Both men worked well together, but nonetheless, after this they decided to go their separate ways in business, the split being completely amicable and they remain good friends.

By the late 1960s, AG Hoffman Ltd had work coming out of its ears. Invercargill City Council was letting a lot of civil drainage tenders and Gordon was successful in winning a lot of them, as well as other work from the expanding freezing industry and other general site works around Southland.

In 1967, AG Hoffman Ltd picked up drainage work from Wilkins and Davies on the Tiwai Road upgrade, in preparation for the Comalco Aluminium Smelter construction project at Tiwai Point.

Following on from this, Gordon picked up on-going work directly from Kaiser Construction, the American contracting firm that built the smelter. He continued to win a lot of work from further expansions.

One of Gordon Hoffman's many claims to fame is he can rightfully boast about having put in 20,000 hours at the controls of the Ruston-Bucyrus 10RB dragline, a feat he's very proud of.

More recent times

In 1980, son Grant Hoffman joined the family business. He in turn was joined by younger brother Dale. Today the brothers are co-directors of the enterprise, employing 11 staff and operating a dozen or so machines, trucks and transporters.

The firm operates from the same address as their father ran his business throughout his career. Although still reasonably fit and well at the age of 83, Gordon has retired from the cut and thrust of the everyday business-world and concentrates on his passion — vintage cars.

AG Hoffman Ltd has attracted and retained many capable and loyal staff members over the years, many of whom have stayed on to make lifetime careers and chalked up thirty- and forty-year service records. Russell Walker, the company's office accountant and financial manager, has been with the firm since 1968, clocking an impressive 45 years with the firm.
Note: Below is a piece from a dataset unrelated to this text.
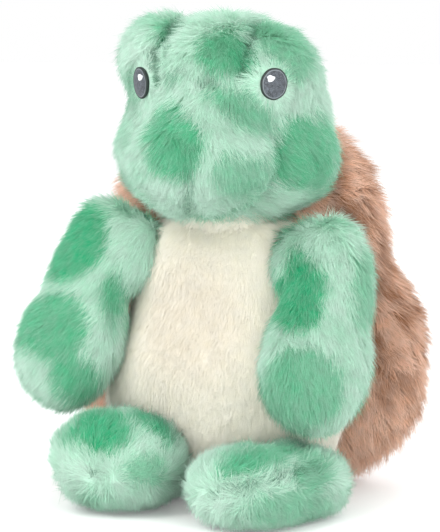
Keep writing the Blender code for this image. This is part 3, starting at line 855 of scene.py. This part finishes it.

Having operated out of the same premises for the better part of the second half of the 20th century and now well into the 21st, naturally there was a story or two to be told about living and working in New Zealand's southernmost city.
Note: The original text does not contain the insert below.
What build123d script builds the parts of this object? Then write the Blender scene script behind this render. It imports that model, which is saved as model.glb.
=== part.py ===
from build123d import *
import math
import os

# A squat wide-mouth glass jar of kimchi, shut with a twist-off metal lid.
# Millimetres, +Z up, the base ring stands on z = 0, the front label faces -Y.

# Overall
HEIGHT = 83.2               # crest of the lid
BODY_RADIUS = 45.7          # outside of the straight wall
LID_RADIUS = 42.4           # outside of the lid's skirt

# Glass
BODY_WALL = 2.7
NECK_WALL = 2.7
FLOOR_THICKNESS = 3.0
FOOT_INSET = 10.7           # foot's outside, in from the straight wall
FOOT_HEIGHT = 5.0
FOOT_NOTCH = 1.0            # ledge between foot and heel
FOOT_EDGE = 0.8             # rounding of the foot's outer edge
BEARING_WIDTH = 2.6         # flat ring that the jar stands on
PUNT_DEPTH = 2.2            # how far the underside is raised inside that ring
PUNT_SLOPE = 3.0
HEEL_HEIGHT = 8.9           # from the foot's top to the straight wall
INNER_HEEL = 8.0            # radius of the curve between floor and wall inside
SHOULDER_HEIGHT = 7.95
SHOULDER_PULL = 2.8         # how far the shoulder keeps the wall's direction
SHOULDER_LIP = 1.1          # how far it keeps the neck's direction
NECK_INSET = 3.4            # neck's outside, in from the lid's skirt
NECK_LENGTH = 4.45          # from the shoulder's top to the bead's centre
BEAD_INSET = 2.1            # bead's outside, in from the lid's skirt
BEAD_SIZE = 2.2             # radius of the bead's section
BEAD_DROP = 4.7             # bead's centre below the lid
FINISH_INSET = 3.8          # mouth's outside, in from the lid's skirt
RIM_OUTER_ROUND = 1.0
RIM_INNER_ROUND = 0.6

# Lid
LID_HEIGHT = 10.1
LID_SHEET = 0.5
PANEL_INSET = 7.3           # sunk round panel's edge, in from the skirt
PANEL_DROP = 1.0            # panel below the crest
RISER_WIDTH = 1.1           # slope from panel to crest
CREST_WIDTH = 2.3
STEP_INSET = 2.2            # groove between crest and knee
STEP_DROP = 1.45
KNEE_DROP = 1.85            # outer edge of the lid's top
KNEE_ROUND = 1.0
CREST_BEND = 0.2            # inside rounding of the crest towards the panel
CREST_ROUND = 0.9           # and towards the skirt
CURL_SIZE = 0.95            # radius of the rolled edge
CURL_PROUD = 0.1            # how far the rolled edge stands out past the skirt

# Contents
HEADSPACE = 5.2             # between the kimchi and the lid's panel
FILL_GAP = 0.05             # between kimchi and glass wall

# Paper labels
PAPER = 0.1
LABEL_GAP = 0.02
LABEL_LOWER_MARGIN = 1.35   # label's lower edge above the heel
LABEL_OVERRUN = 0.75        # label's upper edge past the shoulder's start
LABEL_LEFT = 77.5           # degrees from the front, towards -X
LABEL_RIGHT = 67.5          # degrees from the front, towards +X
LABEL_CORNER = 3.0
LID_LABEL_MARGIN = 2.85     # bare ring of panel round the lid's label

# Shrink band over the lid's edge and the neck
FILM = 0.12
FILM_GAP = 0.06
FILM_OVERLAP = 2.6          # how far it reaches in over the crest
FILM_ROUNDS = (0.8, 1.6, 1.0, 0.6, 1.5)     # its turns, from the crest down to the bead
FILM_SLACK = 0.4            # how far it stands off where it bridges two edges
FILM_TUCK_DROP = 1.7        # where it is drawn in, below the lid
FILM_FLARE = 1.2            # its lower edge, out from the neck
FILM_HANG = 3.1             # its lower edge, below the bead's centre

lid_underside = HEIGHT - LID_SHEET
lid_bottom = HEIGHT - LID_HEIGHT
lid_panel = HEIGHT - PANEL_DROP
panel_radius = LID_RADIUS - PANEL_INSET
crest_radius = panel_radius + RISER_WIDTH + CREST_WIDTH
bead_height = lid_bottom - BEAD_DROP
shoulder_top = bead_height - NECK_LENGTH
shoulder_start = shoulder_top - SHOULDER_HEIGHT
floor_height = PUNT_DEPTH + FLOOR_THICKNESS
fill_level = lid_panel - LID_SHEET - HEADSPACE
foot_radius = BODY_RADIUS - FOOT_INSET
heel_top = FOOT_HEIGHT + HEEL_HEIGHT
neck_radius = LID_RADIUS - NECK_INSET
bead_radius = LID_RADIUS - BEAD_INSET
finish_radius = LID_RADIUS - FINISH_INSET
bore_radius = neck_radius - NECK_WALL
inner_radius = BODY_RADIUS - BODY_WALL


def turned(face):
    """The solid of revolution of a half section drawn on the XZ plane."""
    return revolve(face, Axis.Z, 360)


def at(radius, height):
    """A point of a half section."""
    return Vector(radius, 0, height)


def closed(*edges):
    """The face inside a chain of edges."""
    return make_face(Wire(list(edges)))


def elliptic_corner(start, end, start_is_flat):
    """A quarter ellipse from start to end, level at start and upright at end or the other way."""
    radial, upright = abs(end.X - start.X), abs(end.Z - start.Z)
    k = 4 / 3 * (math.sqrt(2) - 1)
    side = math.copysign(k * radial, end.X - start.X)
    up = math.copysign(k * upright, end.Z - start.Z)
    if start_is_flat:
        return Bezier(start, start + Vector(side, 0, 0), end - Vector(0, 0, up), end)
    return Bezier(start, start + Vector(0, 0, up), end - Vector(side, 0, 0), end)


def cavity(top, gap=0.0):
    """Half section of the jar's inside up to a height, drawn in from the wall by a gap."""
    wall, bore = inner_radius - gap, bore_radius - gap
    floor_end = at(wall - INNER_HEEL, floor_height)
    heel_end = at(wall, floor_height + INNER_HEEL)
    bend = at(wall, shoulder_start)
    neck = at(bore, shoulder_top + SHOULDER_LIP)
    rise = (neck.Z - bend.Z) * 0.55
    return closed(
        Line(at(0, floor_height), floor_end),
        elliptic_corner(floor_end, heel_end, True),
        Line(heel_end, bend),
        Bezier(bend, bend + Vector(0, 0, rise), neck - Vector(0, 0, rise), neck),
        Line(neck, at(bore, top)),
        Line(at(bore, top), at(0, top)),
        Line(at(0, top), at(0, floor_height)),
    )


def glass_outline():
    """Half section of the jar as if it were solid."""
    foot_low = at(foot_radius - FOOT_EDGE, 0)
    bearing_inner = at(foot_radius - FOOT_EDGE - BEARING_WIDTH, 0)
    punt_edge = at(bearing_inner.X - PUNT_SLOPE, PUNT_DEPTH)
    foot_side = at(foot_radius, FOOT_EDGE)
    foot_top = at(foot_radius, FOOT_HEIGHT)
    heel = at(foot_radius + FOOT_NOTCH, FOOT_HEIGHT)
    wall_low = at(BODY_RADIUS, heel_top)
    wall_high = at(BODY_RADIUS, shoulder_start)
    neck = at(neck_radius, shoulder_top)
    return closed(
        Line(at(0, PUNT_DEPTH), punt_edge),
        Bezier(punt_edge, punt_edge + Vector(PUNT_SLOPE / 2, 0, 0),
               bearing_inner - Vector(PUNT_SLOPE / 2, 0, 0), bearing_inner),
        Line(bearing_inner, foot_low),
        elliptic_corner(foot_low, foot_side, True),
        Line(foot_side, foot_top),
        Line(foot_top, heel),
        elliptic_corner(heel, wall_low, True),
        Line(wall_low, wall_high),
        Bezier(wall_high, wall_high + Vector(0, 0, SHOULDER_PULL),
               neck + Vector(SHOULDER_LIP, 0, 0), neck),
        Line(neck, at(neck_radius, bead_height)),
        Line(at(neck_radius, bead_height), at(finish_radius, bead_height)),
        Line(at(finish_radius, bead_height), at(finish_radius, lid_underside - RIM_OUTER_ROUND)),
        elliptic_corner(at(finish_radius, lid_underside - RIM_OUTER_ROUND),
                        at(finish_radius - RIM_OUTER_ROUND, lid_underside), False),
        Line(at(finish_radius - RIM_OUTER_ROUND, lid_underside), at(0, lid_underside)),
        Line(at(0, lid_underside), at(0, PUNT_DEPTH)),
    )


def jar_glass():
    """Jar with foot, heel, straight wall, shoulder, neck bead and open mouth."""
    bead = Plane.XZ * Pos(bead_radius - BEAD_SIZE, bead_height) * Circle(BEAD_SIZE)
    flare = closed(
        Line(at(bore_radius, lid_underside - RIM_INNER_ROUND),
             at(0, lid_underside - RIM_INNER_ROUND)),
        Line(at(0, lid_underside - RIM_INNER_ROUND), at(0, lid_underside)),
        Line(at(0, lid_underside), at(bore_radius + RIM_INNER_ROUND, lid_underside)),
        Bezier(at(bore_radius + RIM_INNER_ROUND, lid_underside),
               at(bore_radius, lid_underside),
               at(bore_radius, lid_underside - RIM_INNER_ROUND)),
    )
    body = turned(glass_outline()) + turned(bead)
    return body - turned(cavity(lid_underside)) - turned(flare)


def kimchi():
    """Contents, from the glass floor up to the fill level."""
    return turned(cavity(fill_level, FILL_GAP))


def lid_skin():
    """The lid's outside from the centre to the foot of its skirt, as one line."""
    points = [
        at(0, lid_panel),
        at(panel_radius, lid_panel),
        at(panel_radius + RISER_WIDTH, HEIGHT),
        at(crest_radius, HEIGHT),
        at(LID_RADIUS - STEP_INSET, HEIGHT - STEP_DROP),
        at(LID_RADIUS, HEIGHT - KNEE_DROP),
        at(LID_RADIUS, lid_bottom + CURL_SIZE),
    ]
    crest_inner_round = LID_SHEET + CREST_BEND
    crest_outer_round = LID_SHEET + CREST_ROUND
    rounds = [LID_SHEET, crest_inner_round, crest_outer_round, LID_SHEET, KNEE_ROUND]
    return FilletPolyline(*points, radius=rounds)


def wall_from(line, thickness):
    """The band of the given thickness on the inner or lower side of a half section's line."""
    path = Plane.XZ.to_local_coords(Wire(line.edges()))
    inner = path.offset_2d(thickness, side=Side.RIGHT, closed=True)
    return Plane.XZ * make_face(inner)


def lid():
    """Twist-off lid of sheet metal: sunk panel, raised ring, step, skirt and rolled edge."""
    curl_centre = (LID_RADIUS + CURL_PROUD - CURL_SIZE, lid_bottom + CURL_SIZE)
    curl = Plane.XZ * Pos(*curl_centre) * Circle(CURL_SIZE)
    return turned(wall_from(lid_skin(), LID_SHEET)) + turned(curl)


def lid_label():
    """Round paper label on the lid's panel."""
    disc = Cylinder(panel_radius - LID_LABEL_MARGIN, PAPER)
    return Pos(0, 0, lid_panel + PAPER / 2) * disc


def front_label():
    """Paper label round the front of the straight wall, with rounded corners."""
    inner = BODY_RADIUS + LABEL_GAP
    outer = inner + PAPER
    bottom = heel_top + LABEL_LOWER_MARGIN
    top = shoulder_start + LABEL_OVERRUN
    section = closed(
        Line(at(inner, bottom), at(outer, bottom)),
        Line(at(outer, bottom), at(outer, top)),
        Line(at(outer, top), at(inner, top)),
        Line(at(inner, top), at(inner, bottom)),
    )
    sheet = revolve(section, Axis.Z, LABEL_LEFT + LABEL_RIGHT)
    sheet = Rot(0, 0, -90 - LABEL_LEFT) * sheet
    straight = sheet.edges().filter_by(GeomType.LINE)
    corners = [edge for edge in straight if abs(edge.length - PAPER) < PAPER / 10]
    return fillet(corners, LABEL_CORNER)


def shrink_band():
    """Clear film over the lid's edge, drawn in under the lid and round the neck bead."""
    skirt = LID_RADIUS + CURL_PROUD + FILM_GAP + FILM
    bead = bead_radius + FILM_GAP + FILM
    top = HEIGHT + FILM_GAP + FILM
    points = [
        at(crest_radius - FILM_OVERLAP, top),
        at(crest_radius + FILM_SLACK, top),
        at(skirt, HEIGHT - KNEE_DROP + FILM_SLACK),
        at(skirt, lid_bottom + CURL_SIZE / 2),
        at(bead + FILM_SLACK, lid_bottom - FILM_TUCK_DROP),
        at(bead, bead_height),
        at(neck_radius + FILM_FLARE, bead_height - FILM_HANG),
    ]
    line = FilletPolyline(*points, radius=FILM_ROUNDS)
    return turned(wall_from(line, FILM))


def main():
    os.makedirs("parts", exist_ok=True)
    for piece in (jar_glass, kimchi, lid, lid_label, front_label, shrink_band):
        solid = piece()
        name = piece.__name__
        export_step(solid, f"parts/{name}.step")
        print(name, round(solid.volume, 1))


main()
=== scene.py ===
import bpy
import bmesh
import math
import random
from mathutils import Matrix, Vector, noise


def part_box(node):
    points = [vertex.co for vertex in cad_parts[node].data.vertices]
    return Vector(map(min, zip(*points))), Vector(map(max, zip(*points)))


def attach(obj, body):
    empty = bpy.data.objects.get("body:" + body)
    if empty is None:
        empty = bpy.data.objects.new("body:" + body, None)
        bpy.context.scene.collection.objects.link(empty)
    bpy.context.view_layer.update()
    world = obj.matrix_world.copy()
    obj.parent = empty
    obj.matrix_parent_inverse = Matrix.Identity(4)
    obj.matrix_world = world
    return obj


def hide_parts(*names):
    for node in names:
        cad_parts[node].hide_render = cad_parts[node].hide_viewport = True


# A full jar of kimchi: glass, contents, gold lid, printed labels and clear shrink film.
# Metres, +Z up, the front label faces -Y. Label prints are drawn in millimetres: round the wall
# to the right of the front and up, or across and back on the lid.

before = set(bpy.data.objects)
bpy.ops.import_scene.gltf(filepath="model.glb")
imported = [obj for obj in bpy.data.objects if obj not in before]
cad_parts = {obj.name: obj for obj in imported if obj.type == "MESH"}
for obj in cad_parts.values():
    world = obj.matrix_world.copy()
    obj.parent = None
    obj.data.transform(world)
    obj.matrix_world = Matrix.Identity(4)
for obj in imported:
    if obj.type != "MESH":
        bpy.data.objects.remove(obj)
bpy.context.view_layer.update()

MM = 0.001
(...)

Of particular mention was a flood of almost biblical proportions that took place in 1984 (27 January, 1984, to be precise).

Southland had experienced 150mm of rain over three days and, with Invercargill being sited at the confluence of five river catchments, over 800 households were badly flooded.

Flood-borne timber became jammed under the Waihopai River's bridges and eventually caused a major flood bank to collapse, resulting in a 1.2-metre flooding in AG Hoffman's main office. A plaque on the wall, 1.2 metres up the door jamb, is evidence of the water level that memorable day almost thirty years ago.

Talk to Grant and Dale Hoffman and you pretty quickly get the idea they love Invercargill (and why wouldn't they? The car yards don't even have fences around them, like most of New Zealand) and they love the contracting business their father started many years before.

Today the business concentrates on earthworks and drainage opportunities spread over a range of different areas, including farm drainage, dairy farm conversion work and installation of stock underpasses.

The company is a preferred maintenance and capital works contractor to various local industries for road construction, forestry land prep, earthworks, drainage and reticulation works.

In today's competitive world of contracting, AG Hoffman Ltd has to invest in the right equipment for the job and look at getting the maximum utilisation when purchasing equipment — for example, swap bodies for trucks, tilting hydraulic quick-hitches on excavators etc. — and upgrading to the latest technology at replacement time.

One thing's for sure, (thankfully) none of the current Hoffman machine operators will be asked to put in 20,000 hours on a Ruston 10 RB dragline, like the company's founder did way back in the '50s.

But then again, I've been told, times have changed!